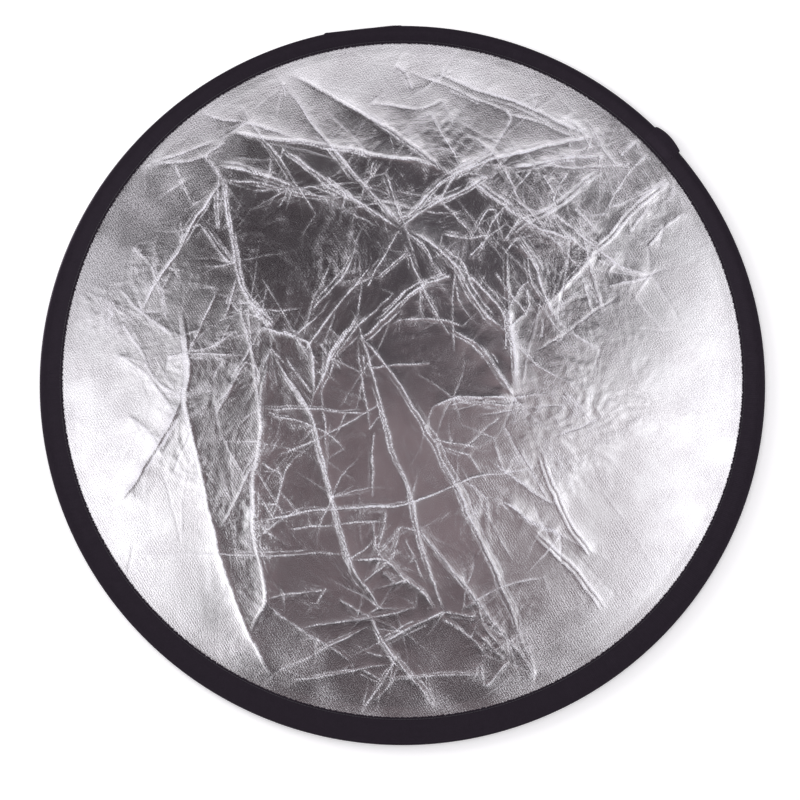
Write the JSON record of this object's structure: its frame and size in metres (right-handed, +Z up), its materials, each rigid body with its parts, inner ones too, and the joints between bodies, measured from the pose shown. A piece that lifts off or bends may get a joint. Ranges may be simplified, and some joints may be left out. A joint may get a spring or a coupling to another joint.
{
  "type": "collapsible reflector disc",
  "caption": "Round collapsible light reflector: silver and gold cloth panels held in a sprung steel hoop by a black sewn binding.",
  "frame": {"origin": "on the resting plane, under the centre of the disc", "axes": "+Z up out of the silver face; +Y towards the side where the hoop's sleeve is; the disc folds about X"},
  "size_m": [0.5998, 0.6, 0.0063],
  "materials": {
    "silver_cloth": "satin",
    "gold_cloth": "satin",
    "binding_cloth": "matte",
    "seam_thread": "matte",
    "spring_steel": "satin",
    "sleeve_steel": "satin",
    "wrap_plastic": "matte"
  },
  "bodies": {
    "bottom_wing": {"silver_panel_bottom_wing": "silver_cloth", "gold_panel_bottom_wing": "gold_cloth", "spring_hoop_bottom_wing": "spring_steel", "rim_binding_bottom_wing": "binding_cloth", "needle_thread_bottom_wing": "seam_thread", "bobbin_thread_bottom_wing": "seam_thread"},
    "lower_outer": {"silver_panel_lower_outer": "silver_cloth", "gold_panel_lower_outer": "gold_cloth", "spring_hoop_lower_outer": "spring_steel", "rim_binding_lower_outer": "binding_cloth", "needle_thread_lower_outer": "seam_thread", "bobbin_thread_lower_outer": "seam_thread"},
    "lower_inner": {"silver_panel_lower_inner": "silver_cloth", "gold_panel_lower_inner": "gold_cloth", "spring_hoop_lower_inner": "spring_steel", "rim_binding_lower_inner": "binding_cloth", "needle_thread_lower_inner": "seam_thread", "bobbin_thread_lower_inner": "seam_thread"},
    "centre": {"silver_panel_centre": "silver_cloth", "gold_panel_centre": "gold_cloth", "spring_hoop_centre": "spring_steel", "rim_binding_centre": "binding_cloth", "needle_thread_centre": "seam_thread", "bobbin_thread_centre": "seam_thread"},
    "upper_inner": {"silver_panel_upper_inner": "silver_cloth", "gold_panel_upper_inner": "gold_cloth", "spring_hoop_upper_inner": "spring_steel", "rim_binding_upper_inner": "binding_cloth", "needle_thread_upper_inner": "seam_thread", "bobbin_thread_upper_inner": "seam_thread"},
    "upper_outer": {"silver_panel_upper_outer": "silver_cloth", "gold_panel_upper_outer": "gold_cloth", "spring_hoop_upper_outer": "spring_steel", "rim_binding_upper_outer": "binding_cloth", "needle_thread_upper_outer": "seam_thread", "bobbin_thread_upper_outer": "seam_thread"},
    "top_wing": {"silver_panel_top_wing": "silver_cloth", "gold_panel_top_wing": "gold_cloth", "spring_hoop_top_wing": "spring_steel", "rim_binding_top_wing": "binding_cloth", "needle_thread_top_wing": "seam_thread", "bobbin_thread_top_wing": "seam_thread", "splice_sleeve": "sleeve_steel", "splice_rivets": "sleeve_steel", "splice_wrap": "wrap_plastic", "binding_lap": "binding_cloth"}
  },
  "joints": [
    {"name": "upper_inner_fold", "type": "hinge", "parent": "centre", "child": "upper_inner", "pos_m": [0, 0.03, 0.006], "axis": [1, 0, 0], "range_deg": [0, 30], "stiffness_Nm_per_rad": 1.1},
    {"name": "upper_outer_fold", "type": "hinge", "parent": "upper_inner", "child": "upper_outer", "pos_m": [0, 0.09, 0.006], "axis": [1, 0, 0], "range_deg": [0, 30], "stiffness_Nm_per_rad": 1.1},
    {"name": "top_wing_fold", "type": "hinge", "parent": "upper_outer", "child": "top_wing", "pos_m": [0, 0.15, 0.006], "axis": [1, 0, 0], "range_deg": [0, 30], "stiffness_Nm_per_rad": 1.1},
    {"name": "lower_inner_fold", "type": "hinge", "parent": "centre", "child": "lower_inner", "pos_m": [0, -0.03, 0.006], "axis": [-1, 0, 0], "range_deg": [0, 30], "stiffness_Nm_per_rad": 1.1},
    {"name": "lower_outer_fold", "type": "hinge", "parent": "lower_inner", "child": "lower_outer", "pos_m": [0, -0.09, 0.006], "axis": [-1, 0, 0], "range_deg": [0, 30], "stiffness_Nm_per_rad": 1.1},
    {"name": "bottom_wing_fold", "type": "hinge", "parent": "lower_outer", "child": "bottom_wing", "pos_m": [0, -0.15, 0.006], "axis": [-1, 0, 0], "range_deg": [0, 30], "stiffness_Nm_per_rad": 1.1}
  ],
  "couplings": [
    {"joint": "upper_outer_fold", "follows": "upper_inner_fold", "ratio": 1},
    {"joint": "top_wing_fold", "follows": "upper_inner_fold", "ratio": 1},
    {"joint": "lower_inner_fold", "follows": "upper_inner_fold", "ratio": 1},
    {"joint": "lower_outer_fold", "follows": "upper_inner_fold", "ratio": 1},
    {"joint": "bottom_wing_fold", "follows": "upper_inner_fold", "ratio": 1}
  ]
}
━━━━━━━━
STATED PROBLEM:
Show all lines from the data above in which the word "frame" appears.

WORKED ANSWER:
Write the JSON record of this object's structure: its frame and size in metres (right-handed, +Z up), its materials, each rigid body with its parts, inner ones too, and the joints between bodies, measured from the pose shown. A piece that lifts off or bends may get a joint. Ranges may be simplified, and some joints may be left out. A joint may get a spring or a coupling to another joint.
  "frame": {"origin": "on the resting plane, under the centre of the disc", "axes": "+Z up out of the silver face; +Y towards the side where the hoop's sleeve is; the disc folds about X"},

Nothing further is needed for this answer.